TASK OBJECTIVE
Return each entry exactly, omitting nothing.
[start RECORDS FOR PROCESSING]
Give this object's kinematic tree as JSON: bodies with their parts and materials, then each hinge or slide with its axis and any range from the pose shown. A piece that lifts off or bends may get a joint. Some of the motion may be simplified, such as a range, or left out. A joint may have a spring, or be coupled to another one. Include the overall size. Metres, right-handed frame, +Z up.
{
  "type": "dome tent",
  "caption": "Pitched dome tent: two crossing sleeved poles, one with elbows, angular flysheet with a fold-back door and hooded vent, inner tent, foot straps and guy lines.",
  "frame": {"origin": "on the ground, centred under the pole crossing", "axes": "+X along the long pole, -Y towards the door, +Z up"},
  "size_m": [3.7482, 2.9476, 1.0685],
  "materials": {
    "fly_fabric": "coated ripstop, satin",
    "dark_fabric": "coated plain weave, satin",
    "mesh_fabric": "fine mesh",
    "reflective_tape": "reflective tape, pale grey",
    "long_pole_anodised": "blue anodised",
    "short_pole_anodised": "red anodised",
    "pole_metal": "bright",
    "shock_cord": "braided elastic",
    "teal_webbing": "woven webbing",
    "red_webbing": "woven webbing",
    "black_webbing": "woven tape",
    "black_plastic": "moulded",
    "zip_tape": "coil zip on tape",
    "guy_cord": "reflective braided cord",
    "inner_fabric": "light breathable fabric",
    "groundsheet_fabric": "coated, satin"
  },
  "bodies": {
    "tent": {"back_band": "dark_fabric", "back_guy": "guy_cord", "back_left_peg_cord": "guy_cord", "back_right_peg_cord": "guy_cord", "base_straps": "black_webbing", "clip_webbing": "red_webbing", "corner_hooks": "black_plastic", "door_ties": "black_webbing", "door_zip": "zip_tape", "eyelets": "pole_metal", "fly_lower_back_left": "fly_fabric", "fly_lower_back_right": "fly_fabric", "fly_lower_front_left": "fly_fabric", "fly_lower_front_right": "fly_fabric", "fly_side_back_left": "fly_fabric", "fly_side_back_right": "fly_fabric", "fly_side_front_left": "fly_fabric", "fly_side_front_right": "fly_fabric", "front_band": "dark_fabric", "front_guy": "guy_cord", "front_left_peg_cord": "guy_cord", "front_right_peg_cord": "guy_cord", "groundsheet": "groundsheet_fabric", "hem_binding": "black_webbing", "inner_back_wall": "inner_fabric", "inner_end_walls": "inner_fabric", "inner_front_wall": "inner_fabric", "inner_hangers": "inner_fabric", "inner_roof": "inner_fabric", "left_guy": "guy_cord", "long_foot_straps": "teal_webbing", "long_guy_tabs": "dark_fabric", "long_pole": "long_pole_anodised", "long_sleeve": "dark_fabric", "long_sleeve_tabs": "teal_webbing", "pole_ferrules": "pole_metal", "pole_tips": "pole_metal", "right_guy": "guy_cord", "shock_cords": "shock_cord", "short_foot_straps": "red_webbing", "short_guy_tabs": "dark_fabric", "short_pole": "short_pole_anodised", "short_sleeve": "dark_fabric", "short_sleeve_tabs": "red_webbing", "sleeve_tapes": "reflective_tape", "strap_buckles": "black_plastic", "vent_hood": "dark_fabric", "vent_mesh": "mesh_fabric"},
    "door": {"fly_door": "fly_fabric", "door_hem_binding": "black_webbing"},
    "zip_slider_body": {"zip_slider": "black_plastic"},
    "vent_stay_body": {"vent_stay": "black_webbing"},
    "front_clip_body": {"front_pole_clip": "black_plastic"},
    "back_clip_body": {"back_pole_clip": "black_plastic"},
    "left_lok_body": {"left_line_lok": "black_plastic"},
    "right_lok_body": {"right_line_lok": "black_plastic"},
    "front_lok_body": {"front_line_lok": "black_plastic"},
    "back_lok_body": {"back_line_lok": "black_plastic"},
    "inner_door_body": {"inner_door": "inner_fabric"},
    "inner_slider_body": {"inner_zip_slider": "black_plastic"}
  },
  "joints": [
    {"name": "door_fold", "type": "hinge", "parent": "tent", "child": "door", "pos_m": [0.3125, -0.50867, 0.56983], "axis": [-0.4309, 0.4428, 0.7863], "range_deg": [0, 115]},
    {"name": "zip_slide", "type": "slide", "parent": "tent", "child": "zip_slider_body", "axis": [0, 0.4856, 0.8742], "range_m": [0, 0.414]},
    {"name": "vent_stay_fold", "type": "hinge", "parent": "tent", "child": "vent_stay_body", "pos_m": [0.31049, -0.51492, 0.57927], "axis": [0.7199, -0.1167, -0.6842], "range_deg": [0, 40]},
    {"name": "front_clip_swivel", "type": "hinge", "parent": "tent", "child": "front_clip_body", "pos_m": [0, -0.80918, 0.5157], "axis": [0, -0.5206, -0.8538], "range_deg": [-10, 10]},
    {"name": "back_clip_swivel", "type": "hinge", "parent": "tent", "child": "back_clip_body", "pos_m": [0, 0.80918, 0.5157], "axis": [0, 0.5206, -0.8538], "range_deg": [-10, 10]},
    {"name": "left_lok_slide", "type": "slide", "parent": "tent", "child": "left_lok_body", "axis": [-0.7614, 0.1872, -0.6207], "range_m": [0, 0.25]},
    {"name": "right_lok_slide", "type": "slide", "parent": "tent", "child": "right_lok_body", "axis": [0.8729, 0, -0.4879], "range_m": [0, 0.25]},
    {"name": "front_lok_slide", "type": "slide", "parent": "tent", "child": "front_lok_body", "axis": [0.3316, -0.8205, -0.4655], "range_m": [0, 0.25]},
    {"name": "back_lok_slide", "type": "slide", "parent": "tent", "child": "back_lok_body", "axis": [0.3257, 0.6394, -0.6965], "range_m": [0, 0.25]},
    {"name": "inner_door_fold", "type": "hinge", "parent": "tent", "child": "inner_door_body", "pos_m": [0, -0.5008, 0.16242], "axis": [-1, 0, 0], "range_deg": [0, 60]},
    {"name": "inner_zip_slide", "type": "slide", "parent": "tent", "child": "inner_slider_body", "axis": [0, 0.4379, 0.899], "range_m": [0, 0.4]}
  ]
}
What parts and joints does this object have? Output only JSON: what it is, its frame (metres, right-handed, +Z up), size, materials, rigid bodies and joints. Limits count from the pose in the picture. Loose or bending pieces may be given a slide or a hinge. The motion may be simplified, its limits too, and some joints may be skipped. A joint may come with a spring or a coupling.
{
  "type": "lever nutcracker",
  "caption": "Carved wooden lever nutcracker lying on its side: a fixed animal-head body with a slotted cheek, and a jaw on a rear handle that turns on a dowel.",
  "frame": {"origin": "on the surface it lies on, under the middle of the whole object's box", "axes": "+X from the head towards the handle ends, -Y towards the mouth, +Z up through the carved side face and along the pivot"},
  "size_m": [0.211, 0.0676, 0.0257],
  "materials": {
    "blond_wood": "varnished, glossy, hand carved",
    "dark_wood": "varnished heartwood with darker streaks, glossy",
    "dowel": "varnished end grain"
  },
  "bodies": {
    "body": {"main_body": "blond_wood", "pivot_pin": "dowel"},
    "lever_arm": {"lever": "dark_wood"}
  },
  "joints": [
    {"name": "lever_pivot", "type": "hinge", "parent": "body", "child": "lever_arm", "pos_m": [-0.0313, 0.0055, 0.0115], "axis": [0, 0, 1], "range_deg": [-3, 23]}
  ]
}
[end RECORDS FOR PROCESSING]
RESPONSE
Give this object's kinematic tree as JSON: bodies with their parts and materials, then each hinge or slide with its axis and any range from the pose shown. A piece that lifts off or bends may get a joint. Some of the motion may be simplified, such as a range, or left out. A joint may have a spring, or be coupled to another one. Include the overall size. Metres, right-handed frame, +Z up.
{
  "type": "dome tent",
  "caption": "Pitched dome tent: two crossing sleeved poles, one with elbows, angular flysheet with a fold-back door and hooded vent, inner tent, foot straps and guy lines.",
  "frame": {"origin": "on the ground, centred under the pole crossing", "axes": "+X along the long pole, -Y towards the door, +Z up"},
  "size_m": [3.7482, 2.9476, 1.0685],
  "materials": {
    "fly_fabric": "coated ripstop, satin",
    "dark_fabric": "coated plain weave, satin",
    "mesh_fabric": "fine mesh",
    "reflective_tape": "reflective tape, pale grey",
    "long_pole_anodised": "blue anodised",
    "short_pole_anodised": "red anodised",
    "pole_metal": "bright",
    "shock_cord": "braided elastic",
    "teal_webbing": "woven webbing",
    "red_webbing": "woven webbing",
    "black_webbing": "woven tape",
    "black_plastic": "moulded",
    "zip_tape": "coil zip on tape",
    "guy_cord": "reflective braided cord",
    "inner_fabric": "light breathable fabric",
    "groundsheet_fabric": "coated, satin"
  },
  "bodies": {
    "tent": {"back_band": "dark_fabric", "back_guy": "guy_cord", "back_left_peg_cord": "guy_cord", "back_right_peg_cord": "guy_cord", "base_straps": "black_webbing", "clip_webbing": "red_webbing", "corner_hooks": "black_plastic", "door_ties": "black_webbing", "door_zip": "zip_tape", "eyelets": "pole_metal", "fly_lower_back_left": "fly_fabric", "fly_lower_back_right": "fly_fabric", "fly_lower_front_left": "fly_fabric", "fly_lower_front_right": "fly_fabric", "fly_side_back_left": "fly_fabric", "fly_side_back_right": "fly_fabric", "fly_side_front_left": "fly_fabric", "fly_side_front_right": "fly_fabric", "front_band": "dark_fabric", "front_guy": "guy_cord", "front_left_peg_cord": "guy_cord", "front_right_peg_cord": "guy_cord", "groundsheet": "groundsheet_fabric", "hem_binding": "black_webbing", "inner_back_wall": "inner_fabric", "inner_end_walls": "inner_fabric", "inner_front_wall": "inner_fabric", "inner_hangers": "inner_fabric", "inner_roof": "inner_fabric", "left_guy": "guy_cord", "long_foot_straps": "teal_webbing", "long_guy_tabs": "dark_fabric", "long_pole": "long_pole_anodised", "long_sleeve": "dark_fabric", "long_sleeve_tabs": "teal_webbing", "pole_ferrules": "pole_metal", "pole_tips": "pole_metal", "right_guy": "guy_cord", "shock_cords": "shock_cord", "short_foot_straps": "red_webbing", "short_guy_tabs": "dark_fabric", "short_pole": "short_pole_anodised", "short_sleeve": "dark_fabric", "short_sleeve_tabs": "red_webbing", "sleeve_tapes": "reflective_tape", "strap_buckles": "black_plastic", "vent_hood": "dark_fabric", "vent_mesh": "mesh_fabric"},
    "door": {"fly_door": "fly_fabric", "door_hem_binding": "black_webbing"},
    "zip_slider_body": {"zip_slider": "black_plastic"},
    "vent_stay_body": {"vent_stay": "black_webbing"},
    "front_clip_body": {"front_pole_clip": "black_plastic"},
    "back_clip_body": {"back_pole_clip": "black_plastic"},
    "left_lok_body": {"left_line_lok": "black_plastic"},
    "right_lok_body": {"right_line_lok": "black_plastic"},
    "front_lok_body": {"front_line_lok": "black_plastic"},
    "back_lok_body": {"back_line_lok": "black_plastic"},
    "inner_door_body": {"inner_door": "inner_fabric"},
    "inner_slider_body": {"inner_zip_slider": "black_plastic"}
  },
  "joints": [
    {"name": "door_fold", "type": "hinge", "parent": "tent", "child": "door", "pos_m": [0.3125, -0.50867, 0.56983], "axis": [-0.4309, 0.4428, 0.7863], "range_deg": [0, 115]},
    {"name": "zip_slide", "type": "slide", "parent": "tent", "child": "zip_slider_body", "axis": [0, 0.4856, 0.8742], "range_m": [0, 0.414]},
    {"name": "vent_stay_fold", "type": "hinge", "parent": "tent", "child": "vent_stay_body", "pos_m": [0.31049, -0.51492, 0.57927], "axis": [0.7199, -0.1167, -0.6842], "range_deg": [0, 40]},
    {"name": "front_clip_swivel", "type": "hinge", "parent": "tent", "child": "front_clip_body", "pos_m": [0, -0.80918, 0.5157], "axis": [0, -0.5206, -0.8538], "range_deg": [-10, 10]},
    {"name": "back_clip_swivel", "type": "hinge", "parent": "tent", "child": "back_clip_body", "pos_m": [0, 0.80918, 0.5157], "axis": [0, 0.5206, -0.8538], "range_deg": [-10, 10]},
    {"name": "left_lok_slide", "type": "slide", "parent": "tent", "child": "left_lok_body", "axis": [-0.7614, 0.1872, -0.6207], "range_m": [0, 0.25]},
    {"name": "right_lok_slide", "type": "slide", "parent": "tent", "child": "right_lok_body", "axis": [0.8729, 0, -0.4879], "range_m": [0, 0.25]},
    {"name": "front_lok_slide", "type": "slide", "parent": "tent", "child": "front_lok_body", "axis": [0.3316, -0.8205, -0.4655], "range_m": [0, 0.25]},
    {"name": "back_lok_slide", "type": "slide", "parent": "tent", "child": "back_lok_body", "axis": [0.3257, 0.6394, -0.6965], "range_m": [0, 0.25]},
    {"name": "inner_door_fold", "type": "hinge", "parent": "tent", "child": "inner_door_body", "pos_m": [0, -0.5008, 0.16242], "axis": [-1, 0, 0], "range_deg": [0, 60]},
    {"name": "inner_zip_slide", "type": "slide", "parent": "tent", "child": "inner_slider_body", "axis": [0, 0.4379, 0.899], "range_m": [0, 0.4]}
  ]
}
What parts and joints does this object have? Output only JSON: what it is, its frame (metres, right-handed, +Z up), size, materials, rigid bodies and joints. Limits count from the pose in the picture. Loose or bending pieces may be given a slide or a hinge. The motion may be simplified, its limits too, and some joints may be skipped. A joint may come with a spring or a coupling.
{
  "type": "lever nutcracker",
  "caption": "Carved wooden lever nutcracker lying on its side: a fixed animal-head body with a slotted cheek, and a jaw on a rear handle that turns on a dowel.",
  "frame": {"origin": "on the surface it lies on, under the middle of the whole object's box", "axes": "+X from the head towards the handle ends, -Y towards the mouth, +Z up through the carved side face and along the pivot"},
  "size_m": [0.211, 0.0676, 0.0257],
  "materials": {
    "blond_wood": "varnished, glossy, hand carved",
    "dark_wood": "varnished heartwood with darker streaks, glossy",
    "dowel": "varnished end grain"
  },
  "bodies": {
    "body": {"main_body": "blond_wood", "pivot_pin": "dowel"},
    "lever_arm": {"lever": "dark_wood"}
  },
  "joints": [
    {"name": "lever_pivot", "type": "hinge", "parent": "body", "child": "lever_arm", "pos_m": [-0.0313, 0.0055, 0.0115], "axis": [0, 0, 1], "range_deg": [-3, 23]}
  ]
}